As shown, my argument above abstracts from inflationary effects.
> It could be that he feels cheated; that Marx's construction or
> my figures express a tautology.
> Don't knock tautology: every theorem in the first order
> predicate calculus is formally speaking a tautology, and there
> are a lot of them about, some of them quite hard to prove.
>Such as Fermat's last theorem.
There is an important difference between a deductive tautology, such
as Fermat's last theorem, and a definitional tautology, where one
achieves one's conclusion by assuming that conclusion, as Alan did
above with his numerical example. Furthermore, there is no textual
evidence that Marx does this, since the passage Alan originally cited
does not refer to money prices (understood as distinct from values)
at all.
> If what is required is a proof I'm happy to give one but I
> suspect that this isn't what's at issue.
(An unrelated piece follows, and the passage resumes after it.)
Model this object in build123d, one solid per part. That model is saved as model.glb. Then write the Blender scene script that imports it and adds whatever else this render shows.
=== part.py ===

I think almost anyone
> could construct this proof *if* they follow the line of
> argument. The underlying problem is that something, and I don't
> know what, leads Gil to reject this entire way of arguing. So
> what is it? Show us the arithmetical error in the figures given
> for the example chosen, construct another example where this
> equality, which I think really *is* a 'Fundamental Marxian
> Equality' breaks down, or tell us the logical fallacy involved
OK: Alan gets his result, and except by accident can *only*
guarantee his result, by assuming it. To translate this definitional
tautology into an analytical claim is a pretty big fallacy.
Furthermore, I don't believe Marx commits it.